• **PROBLEM TO WORK ON**: Below this line is the material. Write out only its lines from the one containing "Reconstruct the object" through the one containing "HORN_ROUNDING = 0.7", both kept, exactly.

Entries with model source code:
..........

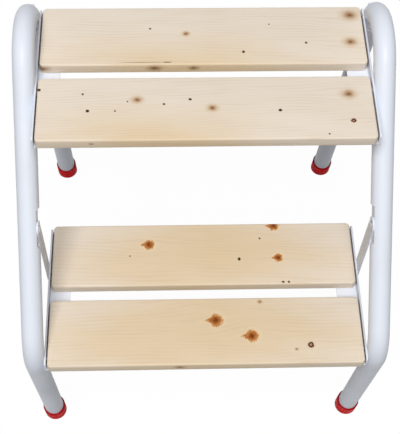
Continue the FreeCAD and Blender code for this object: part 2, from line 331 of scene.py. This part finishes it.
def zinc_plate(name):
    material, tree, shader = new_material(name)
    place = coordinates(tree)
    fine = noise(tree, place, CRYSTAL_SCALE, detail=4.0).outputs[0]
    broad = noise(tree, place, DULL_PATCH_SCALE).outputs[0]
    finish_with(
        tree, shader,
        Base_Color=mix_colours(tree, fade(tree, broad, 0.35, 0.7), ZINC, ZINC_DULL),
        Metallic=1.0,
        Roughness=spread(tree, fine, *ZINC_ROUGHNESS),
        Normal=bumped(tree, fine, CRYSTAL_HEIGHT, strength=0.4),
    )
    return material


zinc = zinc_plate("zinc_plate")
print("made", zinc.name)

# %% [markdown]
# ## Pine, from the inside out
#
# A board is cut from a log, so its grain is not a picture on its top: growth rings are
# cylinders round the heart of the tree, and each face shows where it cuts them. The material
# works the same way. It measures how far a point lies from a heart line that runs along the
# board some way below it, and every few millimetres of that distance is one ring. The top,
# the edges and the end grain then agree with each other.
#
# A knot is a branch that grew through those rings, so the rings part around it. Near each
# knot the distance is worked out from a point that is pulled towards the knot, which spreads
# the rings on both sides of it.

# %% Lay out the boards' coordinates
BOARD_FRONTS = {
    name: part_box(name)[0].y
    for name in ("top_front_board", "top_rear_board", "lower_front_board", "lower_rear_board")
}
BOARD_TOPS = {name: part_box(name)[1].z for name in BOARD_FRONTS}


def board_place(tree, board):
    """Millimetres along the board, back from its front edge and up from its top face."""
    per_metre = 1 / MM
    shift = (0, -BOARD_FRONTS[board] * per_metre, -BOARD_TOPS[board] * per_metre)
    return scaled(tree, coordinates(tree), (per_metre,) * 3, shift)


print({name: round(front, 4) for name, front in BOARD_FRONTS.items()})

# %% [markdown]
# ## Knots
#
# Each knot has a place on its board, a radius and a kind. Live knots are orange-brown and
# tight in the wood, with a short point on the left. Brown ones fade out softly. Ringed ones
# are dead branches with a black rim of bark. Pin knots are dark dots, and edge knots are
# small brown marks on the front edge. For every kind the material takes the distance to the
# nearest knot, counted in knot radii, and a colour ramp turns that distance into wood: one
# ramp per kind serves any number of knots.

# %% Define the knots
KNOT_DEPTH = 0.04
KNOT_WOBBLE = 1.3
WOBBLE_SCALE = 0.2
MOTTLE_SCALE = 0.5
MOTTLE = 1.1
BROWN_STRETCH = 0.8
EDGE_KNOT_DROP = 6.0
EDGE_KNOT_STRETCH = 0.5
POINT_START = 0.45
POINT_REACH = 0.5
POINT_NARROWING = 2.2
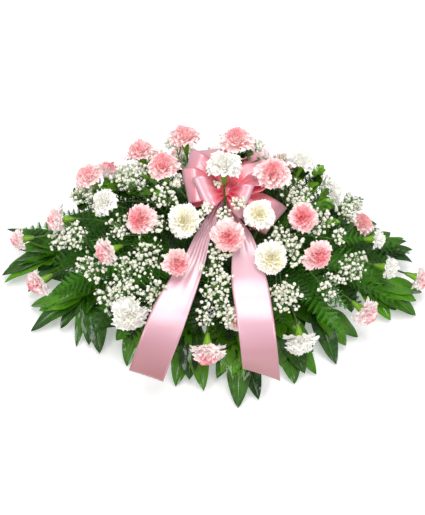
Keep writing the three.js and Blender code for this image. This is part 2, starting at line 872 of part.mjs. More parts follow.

..........

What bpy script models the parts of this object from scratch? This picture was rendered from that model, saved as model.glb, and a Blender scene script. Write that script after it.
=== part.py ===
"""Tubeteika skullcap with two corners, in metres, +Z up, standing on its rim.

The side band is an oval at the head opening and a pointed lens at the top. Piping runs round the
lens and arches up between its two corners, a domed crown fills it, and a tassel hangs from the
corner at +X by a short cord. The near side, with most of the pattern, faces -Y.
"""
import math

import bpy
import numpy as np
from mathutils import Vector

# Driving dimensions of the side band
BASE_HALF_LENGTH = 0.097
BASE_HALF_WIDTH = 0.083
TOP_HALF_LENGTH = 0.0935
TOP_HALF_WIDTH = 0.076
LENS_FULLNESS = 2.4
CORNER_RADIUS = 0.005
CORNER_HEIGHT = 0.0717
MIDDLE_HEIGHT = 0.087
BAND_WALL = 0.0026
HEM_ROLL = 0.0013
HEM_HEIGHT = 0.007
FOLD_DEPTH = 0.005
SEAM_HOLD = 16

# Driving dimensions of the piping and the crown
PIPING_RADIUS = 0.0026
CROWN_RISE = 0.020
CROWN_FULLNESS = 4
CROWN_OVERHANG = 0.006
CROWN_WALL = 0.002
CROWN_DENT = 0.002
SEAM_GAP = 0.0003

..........

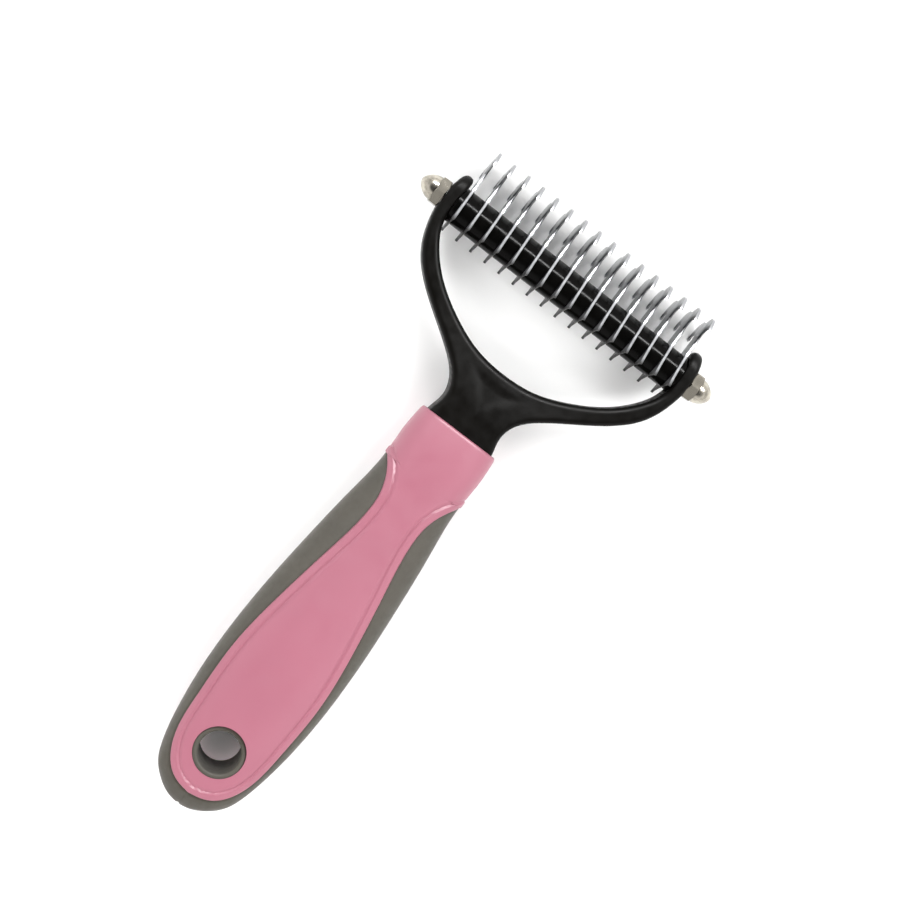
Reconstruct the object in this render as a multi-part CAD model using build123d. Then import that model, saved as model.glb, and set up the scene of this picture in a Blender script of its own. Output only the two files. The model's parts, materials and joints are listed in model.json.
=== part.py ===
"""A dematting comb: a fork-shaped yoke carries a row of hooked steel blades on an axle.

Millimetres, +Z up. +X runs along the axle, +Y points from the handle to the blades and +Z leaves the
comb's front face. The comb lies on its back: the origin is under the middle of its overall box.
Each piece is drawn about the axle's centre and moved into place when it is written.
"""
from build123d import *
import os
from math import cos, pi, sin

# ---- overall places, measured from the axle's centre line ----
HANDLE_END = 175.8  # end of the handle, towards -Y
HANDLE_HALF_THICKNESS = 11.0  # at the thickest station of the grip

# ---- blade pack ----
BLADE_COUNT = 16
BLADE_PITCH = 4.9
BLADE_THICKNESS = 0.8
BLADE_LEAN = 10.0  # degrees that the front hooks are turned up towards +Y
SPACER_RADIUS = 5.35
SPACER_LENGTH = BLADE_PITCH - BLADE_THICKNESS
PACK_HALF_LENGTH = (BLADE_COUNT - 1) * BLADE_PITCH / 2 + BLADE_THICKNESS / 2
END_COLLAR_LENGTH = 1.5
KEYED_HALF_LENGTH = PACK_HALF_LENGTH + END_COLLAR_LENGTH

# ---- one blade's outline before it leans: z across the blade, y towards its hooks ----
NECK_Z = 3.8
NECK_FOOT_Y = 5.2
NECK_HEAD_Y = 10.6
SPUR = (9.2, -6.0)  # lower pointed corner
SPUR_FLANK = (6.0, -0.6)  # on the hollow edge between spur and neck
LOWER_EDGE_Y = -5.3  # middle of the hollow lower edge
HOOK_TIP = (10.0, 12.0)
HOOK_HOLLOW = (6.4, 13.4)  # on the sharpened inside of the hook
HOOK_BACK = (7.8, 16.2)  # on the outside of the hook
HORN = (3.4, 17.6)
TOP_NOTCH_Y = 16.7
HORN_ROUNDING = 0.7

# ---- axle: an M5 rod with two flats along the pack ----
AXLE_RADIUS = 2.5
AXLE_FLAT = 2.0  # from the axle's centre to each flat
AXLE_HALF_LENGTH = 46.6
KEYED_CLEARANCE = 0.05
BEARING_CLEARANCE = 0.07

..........

• **THE COMPLETED TASK**:
Reconstruct the object in this render as a multi-part CAD model using build123d. Then import that model, saved as model.glb, and set up the scene of this picture in a Blender script of its own. Output only the two files. The model's parts, materials and joints are listed in model.json.
=== part.py ===
"""A dematting comb: a fork-shaped yoke carries a row of hooked steel blades on an axle.

Millimetres, +Z up. +X runs along the axle, +Y points from the handle to the blades and +Z leaves the
comb's front face. The comb lies on its back: the origin is under the middle of its overall box.
Each piece is drawn about the axle's centre and moved into place when it is written.
"""
from build123d import *
import os
from math import cos, pi, sin

# ---- overall places, measured from the axle's centre line ----
HANDLE_END = 175.8  # end of the handle, towards -Y
HANDLE_HALF_THICKNESS = 11.0  # at the thickest station of the grip

# ---- blade pack ----
BLADE_COUNT = 16
BLADE_PITCH = 4.9
BLADE_THICKNESS = 0.8
BLADE_LEAN = 10.0  # degrees that the front hooks are turned up towards +Y
SPACER_RADIUS = 5.35
SPACER_LENGTH = BLADE_PITCH - BLADE_THICKNESS
PACK_HALF_LENGTH = (BLADE_COUNT - 1) * BLADE_PITCH / 2 + BLADE_THICKNESS / 2
END_COLLAR_LENGTH = 1.5
KEYED_HALF_LENGTH = PACK_HALF_LENGTH + END_COLLAR_LENGTH

# ---- one blade's outline before it leans: z across the blade, y towards its hooks ----
NECK_Z = 3.8
NECK_FOOT_Y = 5.2
NECK_HEAD_Y = 10.6
SPUR = (9.2, -6.0)  # lower pointed corner
SPUR_FLANK = (6.0, -0.6)  # on the hollow edge between spur and neck
LOWER_EDGE_Y = -5.3  # middle of the hollow lower edge
HOOK_TIP = (10.0, 12.0)
HOOK_HOLLOW = (6.4, 13.4)  # on the sharpened inside of the hook
HOOK_BACK = (7.8, 16.2)  # on the outside of the hook
HORN = (3.4, 17.6)
TOP_NOTCH_Y = 16.7
HORN_ROUNDING = 0.7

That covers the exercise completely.